Son tantos que incluso existe una Guía de fantasmas de la Ciudad de México escrita por una señora, Yolanda Sierra, en 2008. No podemos dejar de mencionar a los fantasmas de la literatura; para saber más propongo leer los cuentos de Ciudad fantasma (Almadía, 2013). Pero mis favoritos son los prehispánicos, los que ya casi todo el mundo olvidó y de los que vale la pena hablar porque a lo mejor así regresan para hacernos la vida más emocionante.
Por ejemplo “las fantasmas” que no tienen pies ni cabeza, “las cuales andan rodando por el suelo y dando gemidos como enfermo”, según Bernardino de Sahagún en Historia general de las cosas de la Nueva España (1540-1585). El franciscano asimismo reparó en una mujer enana con los cabellos largos hasta la cintura que asustaba a los que salían a hacer sus necesidades de noche, y en el que era “como un difunto que estaba amortajado, y estaba quejándose y gimiendo”. Estos fantasmas anteriores a la conquista difícilmente subsisten en la memoria de los capitalinos. A lo mejor la Llorona, que no es otra que la diosa Cihuacóatl, les hace demasiada sombra.
Sin embargo, en tiempos de Moctezuma Xocoyotzin la crónica de aparecidos más famosa era la de la princesa Papantzin, hermana del tlatoani y viuda del rey de Tlatelolco. En el libro Tacubaya. Historia, leyendas y personajes (Porrúa, 1991) de Antonio Fernández del Castillo se refiere el suceso: en 1509 la princesa muere y es enterrada en el jardín de su palacio. Al otro día una niña de cinco años que pasa por el jardín la ve a orillas del estanque. La princesa le pide que llame a la mujer del mayordomo, quien se queda de a seis cuando la reconoce.
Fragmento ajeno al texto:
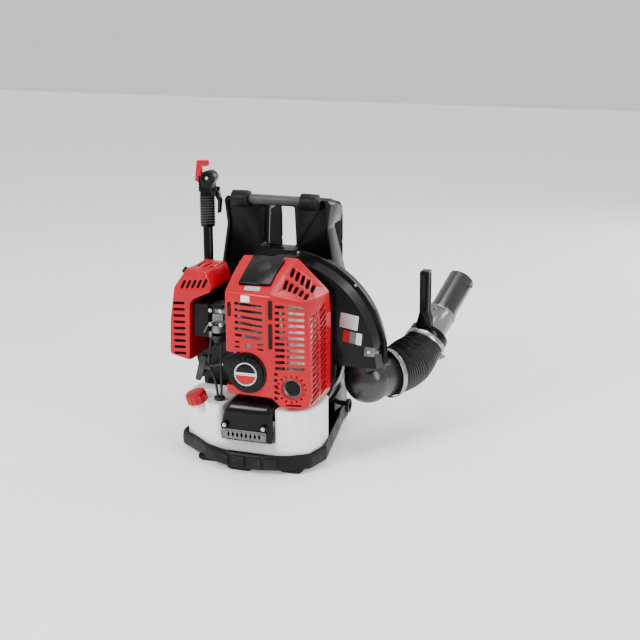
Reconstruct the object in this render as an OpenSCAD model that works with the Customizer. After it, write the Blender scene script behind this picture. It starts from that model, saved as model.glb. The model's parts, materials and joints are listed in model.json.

Se cree que la princesa Papantzin fue la primera que recibió el bautismo en Tlatelolco (15 años después de su “resurrección”).
En tiempos prehispánicos se contaban relatos por el estilo relacionados con sitios como la cueva de Cincalco, donde hoy funciona el bonito Audiorama del Bosque de Chapultepec, y la esquina de las actuales Jalisco y Revolución, en Tacubaya: está escrito que ahí funcionó una especie de oráculo en el que se hablaba con los muertos, y eventualmente una ermita, una pulquería La Ermita y hoy el Edificio Ermita. ¿Y cómo dejar a un lado los fantasmas de Xochimilco? Yolanda Sierra en su simpática guía de fantasmas menciona casos en la carretera que sube al pueblo de San Lorenzo, el puente de Urrutia y la curva de Caltongo.
Aunque yo preferiría leer las historias de los amables lectores, sobre todo las de origen prehispánico. ¿Y si armamos nuestra propia guía?